Data lines:
──────────

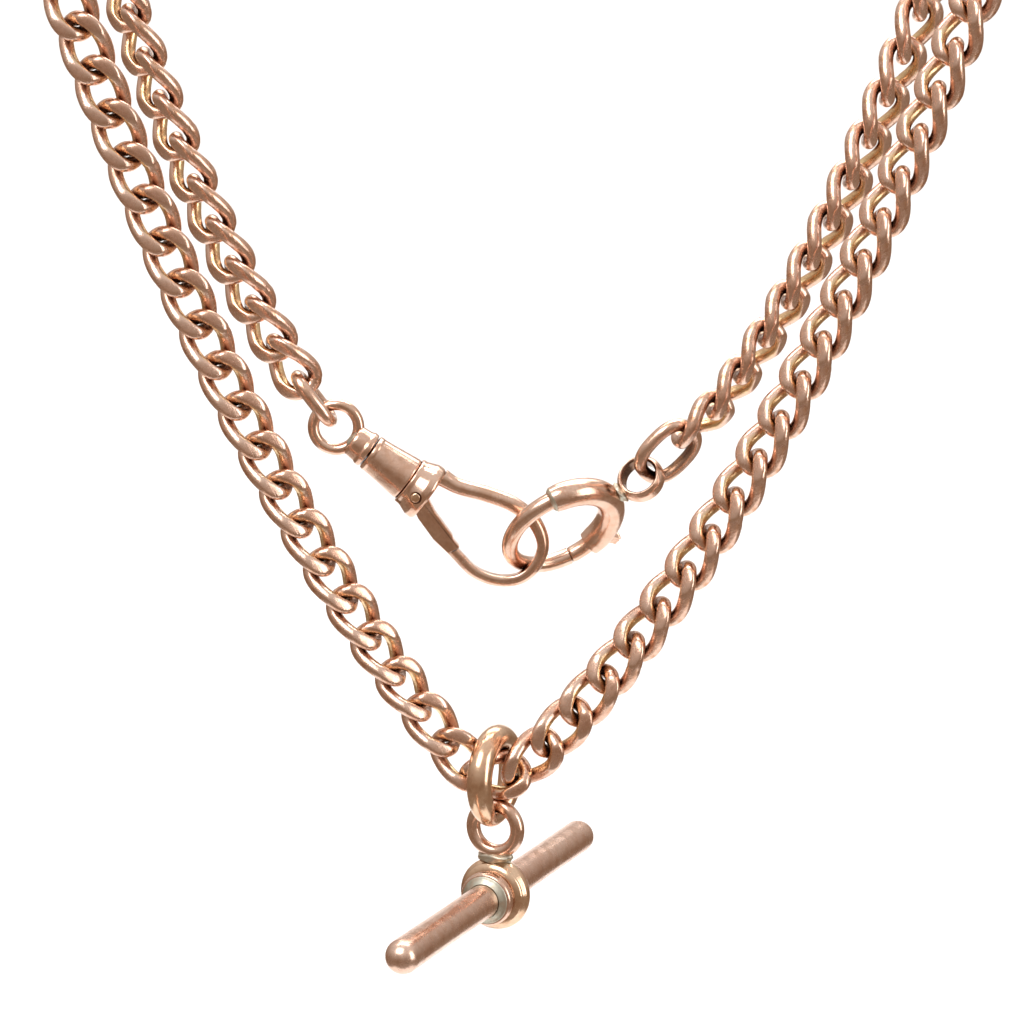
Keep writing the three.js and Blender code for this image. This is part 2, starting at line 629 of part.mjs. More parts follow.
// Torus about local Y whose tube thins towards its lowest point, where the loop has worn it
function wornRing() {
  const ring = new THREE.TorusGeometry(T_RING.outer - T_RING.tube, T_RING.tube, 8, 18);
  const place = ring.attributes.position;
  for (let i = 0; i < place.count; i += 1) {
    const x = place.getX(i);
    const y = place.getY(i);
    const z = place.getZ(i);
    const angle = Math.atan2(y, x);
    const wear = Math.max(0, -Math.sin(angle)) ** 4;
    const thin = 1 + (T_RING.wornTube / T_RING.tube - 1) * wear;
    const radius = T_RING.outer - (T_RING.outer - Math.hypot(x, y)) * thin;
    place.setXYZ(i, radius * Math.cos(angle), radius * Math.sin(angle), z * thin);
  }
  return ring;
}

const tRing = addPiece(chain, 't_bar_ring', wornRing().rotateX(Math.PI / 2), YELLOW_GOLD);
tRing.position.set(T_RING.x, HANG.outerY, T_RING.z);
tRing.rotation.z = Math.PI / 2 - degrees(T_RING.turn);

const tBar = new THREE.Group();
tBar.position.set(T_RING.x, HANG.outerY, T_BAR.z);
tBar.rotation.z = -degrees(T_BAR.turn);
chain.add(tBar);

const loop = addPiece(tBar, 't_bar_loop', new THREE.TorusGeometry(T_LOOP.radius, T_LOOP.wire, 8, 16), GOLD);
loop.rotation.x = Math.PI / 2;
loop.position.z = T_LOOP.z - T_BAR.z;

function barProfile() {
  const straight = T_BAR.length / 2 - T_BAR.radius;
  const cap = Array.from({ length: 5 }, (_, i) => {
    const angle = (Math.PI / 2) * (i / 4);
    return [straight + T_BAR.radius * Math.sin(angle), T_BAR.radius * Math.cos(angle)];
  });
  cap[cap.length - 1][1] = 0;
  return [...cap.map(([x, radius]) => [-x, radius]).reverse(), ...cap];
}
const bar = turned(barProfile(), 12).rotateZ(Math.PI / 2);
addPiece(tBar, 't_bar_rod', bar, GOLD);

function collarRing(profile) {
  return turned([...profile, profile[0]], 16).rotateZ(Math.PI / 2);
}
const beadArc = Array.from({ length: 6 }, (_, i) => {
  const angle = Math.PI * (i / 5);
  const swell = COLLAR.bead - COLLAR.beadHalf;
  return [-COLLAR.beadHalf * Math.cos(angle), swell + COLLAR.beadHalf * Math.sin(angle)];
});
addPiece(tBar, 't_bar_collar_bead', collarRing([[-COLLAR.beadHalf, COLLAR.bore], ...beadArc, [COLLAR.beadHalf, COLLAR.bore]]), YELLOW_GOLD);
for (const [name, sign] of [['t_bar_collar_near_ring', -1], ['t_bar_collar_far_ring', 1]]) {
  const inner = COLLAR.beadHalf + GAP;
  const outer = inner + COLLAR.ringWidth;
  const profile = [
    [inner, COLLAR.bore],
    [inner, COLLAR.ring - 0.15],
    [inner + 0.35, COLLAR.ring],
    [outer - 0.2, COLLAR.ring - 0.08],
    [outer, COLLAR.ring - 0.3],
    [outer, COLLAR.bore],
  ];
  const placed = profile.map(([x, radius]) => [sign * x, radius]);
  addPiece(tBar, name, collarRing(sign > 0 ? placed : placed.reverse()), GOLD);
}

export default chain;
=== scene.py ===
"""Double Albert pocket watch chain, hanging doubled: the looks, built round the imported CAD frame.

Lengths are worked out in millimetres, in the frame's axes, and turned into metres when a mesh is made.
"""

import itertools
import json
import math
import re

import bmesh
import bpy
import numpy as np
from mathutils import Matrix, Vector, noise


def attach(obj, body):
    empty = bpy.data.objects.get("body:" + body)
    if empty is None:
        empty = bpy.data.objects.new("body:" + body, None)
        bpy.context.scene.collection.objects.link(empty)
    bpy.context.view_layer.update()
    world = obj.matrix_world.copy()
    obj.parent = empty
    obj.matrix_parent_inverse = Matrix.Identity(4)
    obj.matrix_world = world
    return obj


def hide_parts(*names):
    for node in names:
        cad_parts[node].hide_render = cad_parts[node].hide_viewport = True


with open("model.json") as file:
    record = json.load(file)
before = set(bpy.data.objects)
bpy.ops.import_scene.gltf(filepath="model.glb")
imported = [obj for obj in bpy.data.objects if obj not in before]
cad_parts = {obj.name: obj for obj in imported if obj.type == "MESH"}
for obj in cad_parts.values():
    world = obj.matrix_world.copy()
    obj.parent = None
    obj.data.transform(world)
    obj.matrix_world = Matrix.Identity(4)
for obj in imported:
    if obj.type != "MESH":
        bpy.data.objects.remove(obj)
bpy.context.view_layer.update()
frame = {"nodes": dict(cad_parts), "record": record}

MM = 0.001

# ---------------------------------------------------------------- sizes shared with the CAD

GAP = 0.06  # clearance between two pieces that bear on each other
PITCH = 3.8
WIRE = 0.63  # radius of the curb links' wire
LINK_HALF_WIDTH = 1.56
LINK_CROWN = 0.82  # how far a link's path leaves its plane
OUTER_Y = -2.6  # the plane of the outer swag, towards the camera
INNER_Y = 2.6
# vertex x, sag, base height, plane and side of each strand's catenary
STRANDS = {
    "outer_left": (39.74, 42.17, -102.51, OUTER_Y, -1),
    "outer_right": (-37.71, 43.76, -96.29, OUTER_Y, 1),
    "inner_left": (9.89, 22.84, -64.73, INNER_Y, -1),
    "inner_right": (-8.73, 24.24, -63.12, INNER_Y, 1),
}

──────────

Exercise brief: Starting at the line that contains "const inner = COLLAR.beadHalf + GAP;", repeat each line exactly, and stop after the line that contains "obj.matrix_parent_inverse = Matrix.Identity(4)".

Written answer:
  const inner = COLLAR.beadHalf + GAP;
  const outer = inner + COLLAR.ringWidth;
  const profile = [
    [inner, COLLAR.bore],
    [inner, COLLAR.ring - 0.15],
    [inner + 0.35, COLLAR.ring],
    [outer - 0.2, COLLAR.ring - 0.08],
    [outer, COLLAR.ring - 0.3],
    [outer, COLLAR.bore],
  ];
  const placed = profile.map(([x, radius]) => [sign * x, radius]);
  addPiece(tBar, name, collarRing(sign > 0 ? placed : placed.reverse()), GOLD);
}

export default chain;
=== scene.py ===
"""Double Albert pocket watch chain, hanging doubled: the looks, built round the imported CAD frame.

Lengths are worked out in millimetres, in the frame's axes, and turned into metres when a mesh is made.
"""

import itertools
import json
import math
import re

import bmesh
import bpy
import numpy as np
from mathutils import Matrix, Vector, noise


def attach(obj, body):
    empty = bpy.data.objects.get("body:" + body)
    if empty is None:
        empty = bpy.data.objects.new("body:" + body, None)
        bpy.context.scene.collection.objects.link(empty)
    bpy.context.view_layer.update()
    world = obj.matrix_world.copy()
    obj.parent = empty
    obj.matrix_parent_inverse = Matrix.Identity(4)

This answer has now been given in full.